▶ **Supplied information**
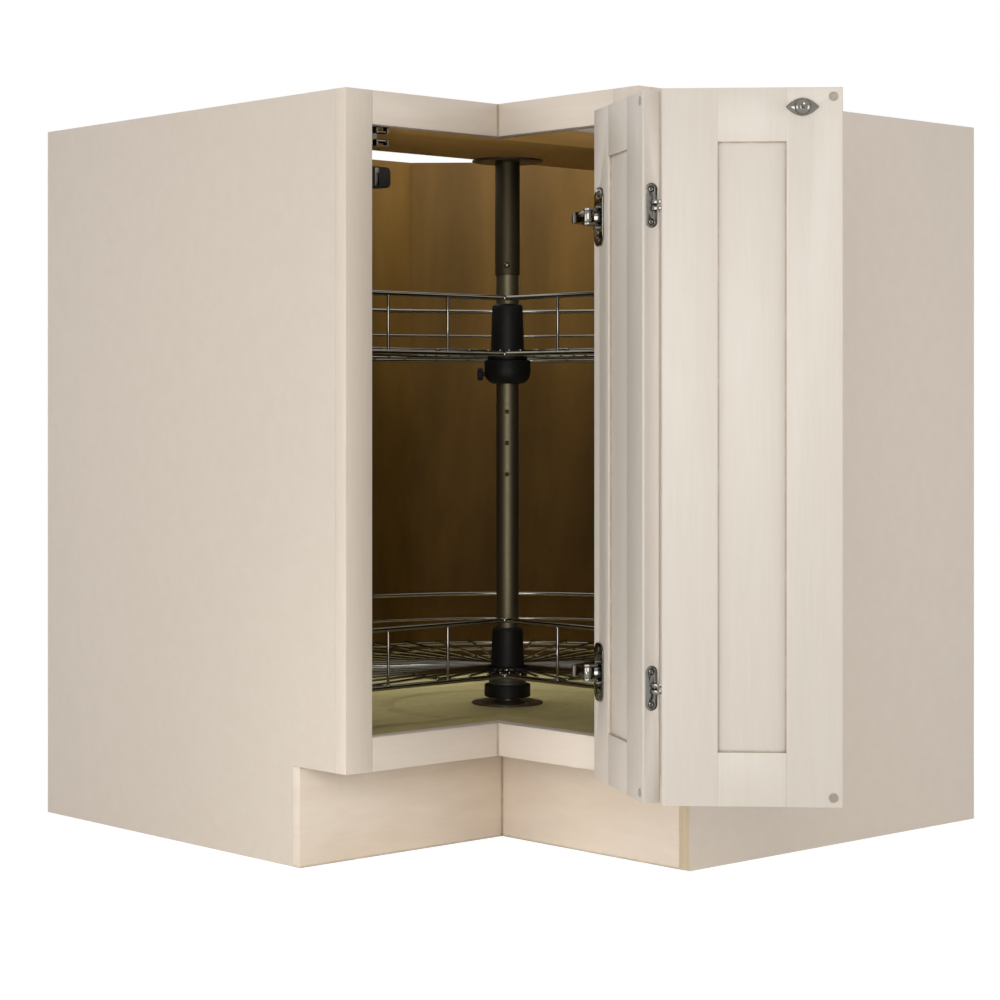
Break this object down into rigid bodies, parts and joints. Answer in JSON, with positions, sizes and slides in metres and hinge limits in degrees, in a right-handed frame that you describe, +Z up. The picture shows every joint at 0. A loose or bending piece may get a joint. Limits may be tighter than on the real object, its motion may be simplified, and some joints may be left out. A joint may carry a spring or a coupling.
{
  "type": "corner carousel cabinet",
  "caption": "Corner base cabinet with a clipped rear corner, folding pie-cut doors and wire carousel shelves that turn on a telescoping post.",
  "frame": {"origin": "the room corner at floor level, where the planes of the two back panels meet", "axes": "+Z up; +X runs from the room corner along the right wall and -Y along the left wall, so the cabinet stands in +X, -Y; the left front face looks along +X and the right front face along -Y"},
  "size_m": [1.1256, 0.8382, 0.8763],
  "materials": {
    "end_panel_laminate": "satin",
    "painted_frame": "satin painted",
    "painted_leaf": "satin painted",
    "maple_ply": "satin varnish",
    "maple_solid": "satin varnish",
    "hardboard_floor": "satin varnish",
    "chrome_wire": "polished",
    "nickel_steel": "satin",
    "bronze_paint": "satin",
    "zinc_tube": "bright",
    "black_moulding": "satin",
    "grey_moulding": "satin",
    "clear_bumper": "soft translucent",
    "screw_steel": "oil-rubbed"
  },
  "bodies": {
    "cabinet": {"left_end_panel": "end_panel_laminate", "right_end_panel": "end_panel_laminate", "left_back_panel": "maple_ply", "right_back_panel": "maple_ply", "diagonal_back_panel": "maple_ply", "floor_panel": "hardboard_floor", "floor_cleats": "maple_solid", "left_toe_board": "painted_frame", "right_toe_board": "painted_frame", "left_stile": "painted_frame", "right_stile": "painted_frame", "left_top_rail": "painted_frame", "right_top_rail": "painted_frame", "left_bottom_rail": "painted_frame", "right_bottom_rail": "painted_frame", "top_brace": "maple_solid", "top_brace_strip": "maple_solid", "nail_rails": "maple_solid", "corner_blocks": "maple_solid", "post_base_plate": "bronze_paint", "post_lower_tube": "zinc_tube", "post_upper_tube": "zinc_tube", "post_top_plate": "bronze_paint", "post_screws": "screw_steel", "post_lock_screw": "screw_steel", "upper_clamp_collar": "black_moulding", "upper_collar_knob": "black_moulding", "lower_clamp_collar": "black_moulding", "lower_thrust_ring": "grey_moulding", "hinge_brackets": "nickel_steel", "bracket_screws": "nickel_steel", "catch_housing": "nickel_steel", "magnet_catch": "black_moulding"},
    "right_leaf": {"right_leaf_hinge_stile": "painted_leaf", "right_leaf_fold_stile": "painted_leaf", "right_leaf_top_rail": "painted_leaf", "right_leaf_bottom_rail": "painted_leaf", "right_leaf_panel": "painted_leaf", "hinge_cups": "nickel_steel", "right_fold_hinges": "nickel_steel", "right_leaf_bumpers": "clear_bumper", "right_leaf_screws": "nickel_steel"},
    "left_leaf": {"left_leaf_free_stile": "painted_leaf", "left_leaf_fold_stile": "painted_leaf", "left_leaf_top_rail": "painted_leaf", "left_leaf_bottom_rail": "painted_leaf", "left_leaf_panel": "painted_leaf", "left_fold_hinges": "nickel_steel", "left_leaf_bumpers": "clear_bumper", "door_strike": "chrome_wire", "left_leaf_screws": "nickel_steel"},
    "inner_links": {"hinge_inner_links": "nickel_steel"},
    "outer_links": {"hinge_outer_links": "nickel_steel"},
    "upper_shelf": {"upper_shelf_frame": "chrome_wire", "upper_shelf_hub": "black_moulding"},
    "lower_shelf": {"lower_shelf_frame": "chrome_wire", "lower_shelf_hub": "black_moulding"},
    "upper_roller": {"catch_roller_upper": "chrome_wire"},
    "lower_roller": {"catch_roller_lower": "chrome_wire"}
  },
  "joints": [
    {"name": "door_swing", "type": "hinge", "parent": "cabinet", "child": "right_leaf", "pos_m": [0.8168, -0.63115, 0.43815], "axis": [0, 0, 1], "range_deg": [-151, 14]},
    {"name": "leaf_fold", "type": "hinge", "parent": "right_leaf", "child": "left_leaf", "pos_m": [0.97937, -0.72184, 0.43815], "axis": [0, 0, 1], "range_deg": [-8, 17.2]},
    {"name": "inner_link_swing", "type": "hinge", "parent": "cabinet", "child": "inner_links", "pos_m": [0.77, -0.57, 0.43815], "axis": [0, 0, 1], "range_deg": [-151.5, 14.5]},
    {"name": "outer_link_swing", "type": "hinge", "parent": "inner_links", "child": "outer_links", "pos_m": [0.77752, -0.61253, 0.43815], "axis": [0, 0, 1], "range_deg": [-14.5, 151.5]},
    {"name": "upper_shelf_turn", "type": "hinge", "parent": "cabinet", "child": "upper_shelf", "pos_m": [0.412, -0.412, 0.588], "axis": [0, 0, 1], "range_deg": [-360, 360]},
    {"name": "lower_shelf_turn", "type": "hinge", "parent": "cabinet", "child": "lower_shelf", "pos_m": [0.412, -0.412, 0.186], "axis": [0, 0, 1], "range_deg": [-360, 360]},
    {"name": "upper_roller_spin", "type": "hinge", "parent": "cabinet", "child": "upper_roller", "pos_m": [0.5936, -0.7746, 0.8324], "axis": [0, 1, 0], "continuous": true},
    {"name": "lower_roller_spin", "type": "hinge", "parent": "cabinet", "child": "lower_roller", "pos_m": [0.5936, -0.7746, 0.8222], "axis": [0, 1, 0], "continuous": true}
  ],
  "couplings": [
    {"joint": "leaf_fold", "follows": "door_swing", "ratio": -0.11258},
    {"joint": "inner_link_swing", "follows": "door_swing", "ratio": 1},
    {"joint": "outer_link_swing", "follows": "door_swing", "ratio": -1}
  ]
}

▶ **Task description**
Return all of the data exactly as it reads.

▶ **Correct response**
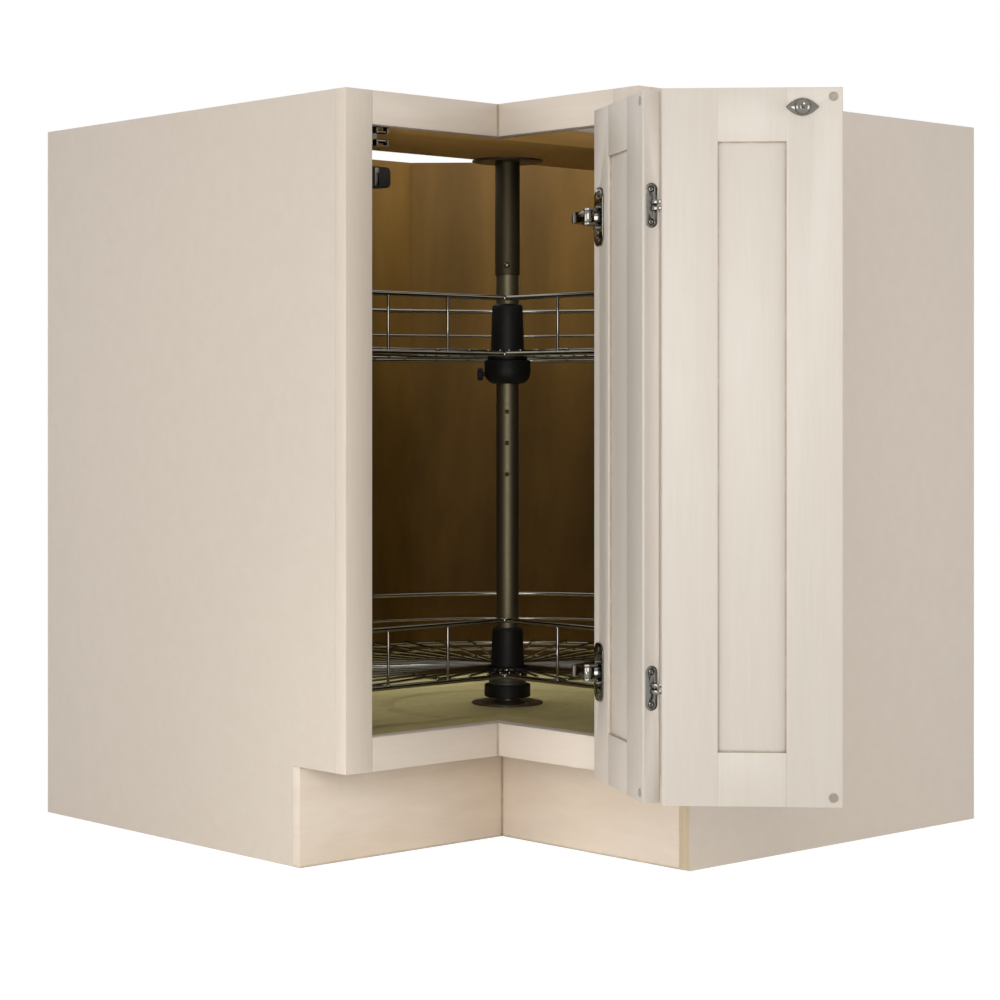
Break this object down into rigid bodies, parts and joints. Answer in JSON, with positions, sizes and slides in metres and hinge limits in degrees, in a right-handed frame that you describe, +Z up. The picture shows every joint at 0. A loose or bending piece may get a joint. Limits may be tighter than on the real object, its motion may be simplified, and some joints may be left out. A joint may carry a spring or a coupling.
{
  "type": "corner carousel cabinet",
  "caption": "Corner base cabinet with a clipped rear corner, folding pie-cut doors and wire carousel shelves that turn on a telescoping post.",
  "frame": {"origin": "the room corner at floor level, where the planes of the two back panels meet", "axes": "+Z up; +X runs from the room corner along the right wall and -Y along the left wall, so the cabinet stands in +X, -Y; the left front face looks along +X and the right front face along -Y"},
  "size_m": [1.1256, 0.8382, 0.8763],
  "materials": {
    "end_panel_laminate": "satin",
    "painted_frame": "satin painted",
    "painted_leaf": "satin painted",
    "maple_ply": "satin varnish",
    "maple_solid": "satin varnish",
    "hardboard_floor": "satin varnish",
    "chrome_wire": "polished",
    "nickel_steel": "satin",
    "bronze_paint": "satin",
    "zinc_tube": "bright",
    "black_moulding": "satin",
    "grey_moulding": "satin",
    "clear_bumper": "soft translucent",
    "screw_steel": "oil-rubbed"
  },
  "bodies": {
    "cabinet": {"left_end_panel": "end_panel_laminate", "right_end_panel": "end_panel_laminate", "left_back_panel": "maple_ply", "right_back_panel": "maple_ply", "diagonal_back_panel": "maple_ply", "floor_panel": "hardboard_floor", "floor_cleats": "maple_solid", "left_toe_board": "painted_frame", "right_toe_board": "painted_frame", "left_stile": "painted_frame", "right_stile": "painted_frame", "left_top_rail": "painted_frame", "right_top_rail": "painted_frame", "left_bottom_rail": "painted_frame", "right_bottom_rail": "painted_frame", "top_brace": "maple_solid", "top_brace_strip": "maple_solid", "nail_rails": "maple_solid", "corner_blocks": "maple_solid", "post_base_plate": "bronze_paint", "post_lower_tube": "zinc_tube", "post_upper_tube": "zinc_tube", "post_top_plate": "bronze_paint", "post_screws": "screw_steel", "post_lock_screw": "screw_steel", "upper_clamp_collar": "black_moulding", "upper_collar_knob": "black_moulding", "lower_clamp_collar": "black_moulding", "lower_thrust_ring": "grey_moulding", "hinge_brackets": "nickel_steel", "bracket_screws": "nickel_steel", "catch_housing": "nickel_steel", "magnet_catch": "black_moulding"},
    "right_leaf": {"right_leaf_hinge_stile": "painted_leaf", "right_leaf_fold_stile": "painted_leaf", "right_leaf_top_rail": "painted_leaf", "right_leaf_bottom_rail": "painted_leaf", "right_leaf_panel": "painted_leaf", "hinge_cups": "nickel_steel", "right_fold_hinges": "nickel_steel", "right_leaf_bumpers": "clear_bumper", "right_leaf_screws": "nickel_steel"},
    "left_leaf": {"left_leaf_free_stile": "painted_leaf", "left_leaf_fold_stile": "painted_leaf", "left_leaf_top_rail": "painted_leaf", "left_leaf_bottom_rail": "painted_leaf", "left_leaf_panel": "painted_leaf", "left_fold_hinges": "nickel_steel", "left_leaf_bumpers": "clear_bumper", "door_strike": "chrome_wire", "left_leaf_screws": "nickel_steel"},
    "inner_links": {"hinge_inner_links": "nickel_steel"},
    "outer_links": {"hinge_outer_links": "nickel_steel"},
    "upper_shelf": {"upper_shelf_frame": "chrome_wire", "upper_shelf_hub": "black_moulding"},
    "lower_shelf": {"lower_shelf_frame": "chrome_wire", "lower_shelf_hub": "black_moulding"},
    "upper_roller": {"catch_roller_upper": "chrome_wire"},
    "lower_roller": {"catch_roller_lower": "chrome_wire"}
  },
  "joints": [
    {"name": "door_swing", "type": "hinge", "parent": "cabinet", "child": "right_leaf", "pos_m": [0.8168, -0.63115, 0.43815], "axis": [0, 0, 1], "range_deg": [-151, 14]},
    {"name": "leaf_fold", "type": "hinge", "parent": "right_leaf", "child": "left_leaf", "pos_m": [0.97937, -0.72184, 0.43815], "axis": [0, 0, 1], "range_deg": [-8, 17.2]},
    {"name": "inner_link_swing", "type": "hinge", "parent": "cabinet", "child": "inner_links", "pos_m": [0.77, -0.57, 0.43815], "axis": [0, 0, 1], "range_deg": [-151.5, 14.5]},
    {"name": "outer_link_swing", "type": "hinge", "parent": "inner_links", "child": "outer_links", "pos_m": [0.77752, -0.61253, 0.43815], "axis": [0, 0, 1], "range_deg": [-14.5, 151.5]},
    {"name": "upper_shelf_turn", "type": "hinge", "parent": "cabinet", "child": "upper_shelf", "pos_m": [0.412, -0.412, 0.588], "axis": [0, 0, 1], "range_deg": [-360, 360]},
    {"name": "lower_shelf_turn", "type": "hinge", "parent": "cabinet", "child": "lower_shelf", "pos_m": [0.412, -0.412, 0.186], "axis": [0, 0, 1], "range_deg": [-360, 360]},
    {"name": "upper_roller_spin", "type": "hinge", "parent": "cabinet", "child": "upper_roller", "pos_m": [0.5936, -0.7746, 0.8324], "axis": [0, 1, 0], "continuous": true},
    {"name": "lower_roller_spin", "type": "hinge", "parent": "cabinet", "child": "lower_roller", "pos_m": [0.5936, -0.7746, 0.8222], "axis": [0, 1, 0], "continuous": true}
  ],
  "couplings": [
    {"joint": "leaf_fold", "follows": "door_swing", "ratio": -0.11258},
    {"joint": "inner_link_swing", "follows": "door_swing", "ratio": 1},
    {"joint": "outer_link_swing", "follows": "door_swing", "ratio": -1}
  ]
}